## CHALLENGE
Tally up the lines that include "this" and state that number by itself.

## SUPPLIED MATERIAL
::::

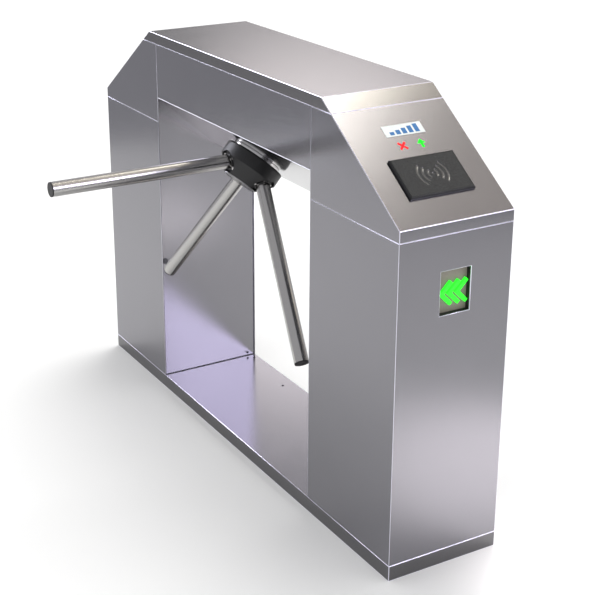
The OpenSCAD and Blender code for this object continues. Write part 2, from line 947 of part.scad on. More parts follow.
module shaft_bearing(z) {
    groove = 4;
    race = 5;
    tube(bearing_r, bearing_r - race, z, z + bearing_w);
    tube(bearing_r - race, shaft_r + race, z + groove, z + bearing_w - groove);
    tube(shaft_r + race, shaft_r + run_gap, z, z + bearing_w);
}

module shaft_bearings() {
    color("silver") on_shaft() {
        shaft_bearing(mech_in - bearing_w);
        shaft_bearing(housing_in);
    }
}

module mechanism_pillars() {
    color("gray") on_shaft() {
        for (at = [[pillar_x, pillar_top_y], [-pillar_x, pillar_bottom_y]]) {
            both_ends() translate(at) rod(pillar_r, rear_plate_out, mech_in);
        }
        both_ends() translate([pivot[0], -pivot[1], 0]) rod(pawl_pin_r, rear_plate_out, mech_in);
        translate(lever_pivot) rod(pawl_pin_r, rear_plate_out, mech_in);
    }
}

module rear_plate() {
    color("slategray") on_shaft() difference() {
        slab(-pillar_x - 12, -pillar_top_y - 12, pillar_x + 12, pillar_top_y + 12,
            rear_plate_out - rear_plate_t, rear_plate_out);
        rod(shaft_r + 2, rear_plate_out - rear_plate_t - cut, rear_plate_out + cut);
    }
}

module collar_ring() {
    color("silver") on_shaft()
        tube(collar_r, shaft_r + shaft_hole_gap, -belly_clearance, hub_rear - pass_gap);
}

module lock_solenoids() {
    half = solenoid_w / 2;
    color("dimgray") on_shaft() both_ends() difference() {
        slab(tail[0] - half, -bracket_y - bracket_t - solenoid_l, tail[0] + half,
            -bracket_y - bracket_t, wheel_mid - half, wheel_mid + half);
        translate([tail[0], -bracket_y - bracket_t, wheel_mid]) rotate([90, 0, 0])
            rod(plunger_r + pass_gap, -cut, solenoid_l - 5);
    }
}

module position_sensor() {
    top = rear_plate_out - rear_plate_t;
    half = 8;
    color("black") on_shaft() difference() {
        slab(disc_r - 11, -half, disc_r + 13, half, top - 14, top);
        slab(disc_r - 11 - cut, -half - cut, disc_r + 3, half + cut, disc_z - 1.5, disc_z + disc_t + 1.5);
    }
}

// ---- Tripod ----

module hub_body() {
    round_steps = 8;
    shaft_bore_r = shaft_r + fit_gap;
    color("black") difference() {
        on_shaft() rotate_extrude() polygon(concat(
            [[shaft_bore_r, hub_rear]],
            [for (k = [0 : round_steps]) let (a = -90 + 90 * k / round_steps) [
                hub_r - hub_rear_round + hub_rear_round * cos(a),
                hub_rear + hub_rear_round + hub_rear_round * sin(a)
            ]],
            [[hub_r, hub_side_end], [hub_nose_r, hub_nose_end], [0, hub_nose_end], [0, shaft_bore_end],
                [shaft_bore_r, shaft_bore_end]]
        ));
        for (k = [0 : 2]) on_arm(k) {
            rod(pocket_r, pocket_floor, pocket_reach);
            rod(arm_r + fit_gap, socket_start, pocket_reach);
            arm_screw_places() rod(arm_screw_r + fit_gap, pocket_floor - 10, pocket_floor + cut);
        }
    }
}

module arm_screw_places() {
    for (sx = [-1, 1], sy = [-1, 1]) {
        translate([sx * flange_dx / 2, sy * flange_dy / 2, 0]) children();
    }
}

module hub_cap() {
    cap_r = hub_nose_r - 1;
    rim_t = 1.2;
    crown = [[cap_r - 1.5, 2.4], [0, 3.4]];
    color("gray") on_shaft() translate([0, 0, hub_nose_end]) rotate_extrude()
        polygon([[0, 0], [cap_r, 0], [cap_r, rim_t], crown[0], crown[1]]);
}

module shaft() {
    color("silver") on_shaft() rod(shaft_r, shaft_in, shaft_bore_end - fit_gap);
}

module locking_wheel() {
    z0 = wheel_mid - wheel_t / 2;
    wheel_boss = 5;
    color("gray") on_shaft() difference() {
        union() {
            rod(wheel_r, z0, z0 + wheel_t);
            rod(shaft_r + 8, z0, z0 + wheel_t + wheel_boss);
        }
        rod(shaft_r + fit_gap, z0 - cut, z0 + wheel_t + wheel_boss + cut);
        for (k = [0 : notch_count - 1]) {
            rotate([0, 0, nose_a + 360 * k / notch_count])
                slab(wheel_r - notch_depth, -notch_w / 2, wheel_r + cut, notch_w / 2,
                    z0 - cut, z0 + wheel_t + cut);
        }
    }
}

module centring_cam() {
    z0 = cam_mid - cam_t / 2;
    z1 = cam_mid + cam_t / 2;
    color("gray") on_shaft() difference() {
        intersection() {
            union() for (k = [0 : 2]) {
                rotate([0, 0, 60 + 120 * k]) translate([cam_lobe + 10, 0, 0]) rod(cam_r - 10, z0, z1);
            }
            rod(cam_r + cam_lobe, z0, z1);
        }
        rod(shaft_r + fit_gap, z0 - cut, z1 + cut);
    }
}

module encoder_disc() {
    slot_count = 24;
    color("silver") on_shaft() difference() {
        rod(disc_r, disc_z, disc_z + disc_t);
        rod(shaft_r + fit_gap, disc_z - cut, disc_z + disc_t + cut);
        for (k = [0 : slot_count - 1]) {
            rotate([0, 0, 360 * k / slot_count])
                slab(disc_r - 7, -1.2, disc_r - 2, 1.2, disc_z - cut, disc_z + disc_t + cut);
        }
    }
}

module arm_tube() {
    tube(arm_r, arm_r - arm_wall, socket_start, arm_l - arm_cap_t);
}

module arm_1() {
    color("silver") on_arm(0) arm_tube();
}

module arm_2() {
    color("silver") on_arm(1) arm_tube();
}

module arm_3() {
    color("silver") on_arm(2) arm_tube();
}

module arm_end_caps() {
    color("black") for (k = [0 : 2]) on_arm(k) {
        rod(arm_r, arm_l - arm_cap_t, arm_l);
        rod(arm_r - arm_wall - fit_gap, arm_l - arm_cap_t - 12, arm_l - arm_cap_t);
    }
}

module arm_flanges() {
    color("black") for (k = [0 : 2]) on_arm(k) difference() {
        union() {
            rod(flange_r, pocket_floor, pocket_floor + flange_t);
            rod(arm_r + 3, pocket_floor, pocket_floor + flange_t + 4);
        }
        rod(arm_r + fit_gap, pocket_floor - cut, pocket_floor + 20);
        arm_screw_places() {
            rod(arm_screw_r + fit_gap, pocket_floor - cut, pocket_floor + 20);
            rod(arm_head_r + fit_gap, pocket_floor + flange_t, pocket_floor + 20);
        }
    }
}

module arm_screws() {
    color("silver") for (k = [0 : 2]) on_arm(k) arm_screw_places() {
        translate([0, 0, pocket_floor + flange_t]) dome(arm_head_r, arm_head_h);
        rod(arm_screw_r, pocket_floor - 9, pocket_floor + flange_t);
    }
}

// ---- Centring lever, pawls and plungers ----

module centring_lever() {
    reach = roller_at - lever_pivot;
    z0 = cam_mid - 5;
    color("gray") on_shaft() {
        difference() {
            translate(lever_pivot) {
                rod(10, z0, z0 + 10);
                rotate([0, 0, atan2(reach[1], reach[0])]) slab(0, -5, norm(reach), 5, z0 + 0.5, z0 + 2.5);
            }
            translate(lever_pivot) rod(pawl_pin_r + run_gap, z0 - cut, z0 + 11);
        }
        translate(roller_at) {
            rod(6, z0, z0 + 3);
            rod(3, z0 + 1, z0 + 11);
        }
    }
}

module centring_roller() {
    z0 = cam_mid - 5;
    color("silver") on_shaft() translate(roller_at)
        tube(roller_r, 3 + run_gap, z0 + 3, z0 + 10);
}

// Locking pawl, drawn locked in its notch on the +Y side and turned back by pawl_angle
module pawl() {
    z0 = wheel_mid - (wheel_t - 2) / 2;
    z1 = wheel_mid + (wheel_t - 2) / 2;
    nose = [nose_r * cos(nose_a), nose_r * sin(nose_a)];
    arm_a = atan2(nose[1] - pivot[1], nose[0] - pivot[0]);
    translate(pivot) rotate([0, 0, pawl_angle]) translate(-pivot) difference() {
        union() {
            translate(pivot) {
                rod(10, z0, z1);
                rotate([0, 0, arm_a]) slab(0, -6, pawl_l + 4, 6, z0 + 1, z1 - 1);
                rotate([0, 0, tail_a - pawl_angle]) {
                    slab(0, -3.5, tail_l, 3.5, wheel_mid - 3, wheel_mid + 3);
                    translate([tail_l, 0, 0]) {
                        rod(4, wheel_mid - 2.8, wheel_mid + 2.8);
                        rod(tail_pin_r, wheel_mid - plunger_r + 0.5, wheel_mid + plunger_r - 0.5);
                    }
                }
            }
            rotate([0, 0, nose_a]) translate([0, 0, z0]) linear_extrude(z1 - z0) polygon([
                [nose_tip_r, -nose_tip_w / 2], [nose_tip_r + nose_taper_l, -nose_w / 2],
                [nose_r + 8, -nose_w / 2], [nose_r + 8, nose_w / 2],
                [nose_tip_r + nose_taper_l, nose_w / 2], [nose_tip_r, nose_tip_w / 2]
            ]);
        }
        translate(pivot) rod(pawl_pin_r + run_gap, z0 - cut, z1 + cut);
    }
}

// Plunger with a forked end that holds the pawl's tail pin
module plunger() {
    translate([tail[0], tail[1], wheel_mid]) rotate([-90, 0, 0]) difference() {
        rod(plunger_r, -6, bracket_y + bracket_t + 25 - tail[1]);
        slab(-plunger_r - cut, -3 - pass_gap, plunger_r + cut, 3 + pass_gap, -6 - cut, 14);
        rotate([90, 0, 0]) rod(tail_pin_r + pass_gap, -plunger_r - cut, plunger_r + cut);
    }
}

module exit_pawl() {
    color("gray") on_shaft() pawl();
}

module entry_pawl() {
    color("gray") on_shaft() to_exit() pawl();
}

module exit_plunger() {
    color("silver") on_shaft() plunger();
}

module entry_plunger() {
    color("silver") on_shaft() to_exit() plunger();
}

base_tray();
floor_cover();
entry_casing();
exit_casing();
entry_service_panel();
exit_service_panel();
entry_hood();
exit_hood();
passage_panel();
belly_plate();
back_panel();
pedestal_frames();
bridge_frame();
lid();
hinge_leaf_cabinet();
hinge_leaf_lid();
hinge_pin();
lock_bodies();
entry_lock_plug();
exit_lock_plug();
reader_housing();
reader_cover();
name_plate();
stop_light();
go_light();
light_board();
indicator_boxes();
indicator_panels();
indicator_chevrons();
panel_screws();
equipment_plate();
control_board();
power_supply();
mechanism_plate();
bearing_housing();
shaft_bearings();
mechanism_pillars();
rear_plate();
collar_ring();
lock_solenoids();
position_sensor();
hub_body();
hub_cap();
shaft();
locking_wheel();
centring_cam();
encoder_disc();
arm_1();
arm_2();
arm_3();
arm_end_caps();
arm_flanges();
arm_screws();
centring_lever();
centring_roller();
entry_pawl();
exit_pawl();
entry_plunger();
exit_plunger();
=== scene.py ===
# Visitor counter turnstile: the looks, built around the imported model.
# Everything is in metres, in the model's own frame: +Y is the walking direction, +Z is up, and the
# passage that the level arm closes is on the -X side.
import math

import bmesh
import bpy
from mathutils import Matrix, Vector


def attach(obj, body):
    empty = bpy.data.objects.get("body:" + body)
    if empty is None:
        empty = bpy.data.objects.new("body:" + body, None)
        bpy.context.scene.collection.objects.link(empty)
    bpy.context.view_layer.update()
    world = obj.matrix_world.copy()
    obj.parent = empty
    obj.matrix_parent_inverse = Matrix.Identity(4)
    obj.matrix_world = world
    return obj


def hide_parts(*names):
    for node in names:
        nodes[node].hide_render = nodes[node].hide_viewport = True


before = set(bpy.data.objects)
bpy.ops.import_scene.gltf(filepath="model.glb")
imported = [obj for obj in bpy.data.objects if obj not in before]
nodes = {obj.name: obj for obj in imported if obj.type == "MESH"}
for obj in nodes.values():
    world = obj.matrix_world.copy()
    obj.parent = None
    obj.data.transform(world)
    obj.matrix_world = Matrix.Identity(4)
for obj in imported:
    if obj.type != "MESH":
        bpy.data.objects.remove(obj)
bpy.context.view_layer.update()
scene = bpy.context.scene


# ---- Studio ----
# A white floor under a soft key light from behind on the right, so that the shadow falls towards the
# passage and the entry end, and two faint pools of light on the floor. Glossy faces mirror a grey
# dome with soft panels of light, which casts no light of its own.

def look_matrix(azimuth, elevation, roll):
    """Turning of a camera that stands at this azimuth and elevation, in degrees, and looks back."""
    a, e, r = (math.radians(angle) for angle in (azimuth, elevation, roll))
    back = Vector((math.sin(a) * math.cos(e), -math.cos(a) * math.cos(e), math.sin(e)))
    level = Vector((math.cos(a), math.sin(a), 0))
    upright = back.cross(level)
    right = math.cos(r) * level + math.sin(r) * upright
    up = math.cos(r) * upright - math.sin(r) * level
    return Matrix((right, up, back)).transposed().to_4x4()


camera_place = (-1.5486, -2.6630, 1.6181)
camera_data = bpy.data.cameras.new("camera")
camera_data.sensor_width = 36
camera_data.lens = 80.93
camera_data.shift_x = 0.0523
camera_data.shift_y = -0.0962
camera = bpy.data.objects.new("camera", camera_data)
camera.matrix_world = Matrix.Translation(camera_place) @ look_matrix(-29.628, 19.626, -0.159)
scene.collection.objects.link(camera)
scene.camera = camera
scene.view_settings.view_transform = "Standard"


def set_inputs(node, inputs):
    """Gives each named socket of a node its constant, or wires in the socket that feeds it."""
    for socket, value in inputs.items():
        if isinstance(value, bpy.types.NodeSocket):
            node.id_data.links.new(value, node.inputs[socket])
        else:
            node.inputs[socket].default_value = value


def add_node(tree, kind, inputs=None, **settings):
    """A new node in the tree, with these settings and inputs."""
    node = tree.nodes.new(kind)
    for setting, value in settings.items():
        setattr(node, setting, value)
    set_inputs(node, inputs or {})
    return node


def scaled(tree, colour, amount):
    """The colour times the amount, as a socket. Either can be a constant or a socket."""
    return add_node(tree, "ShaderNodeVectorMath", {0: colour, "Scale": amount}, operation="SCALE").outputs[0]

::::

## EXERCISE RESULT
2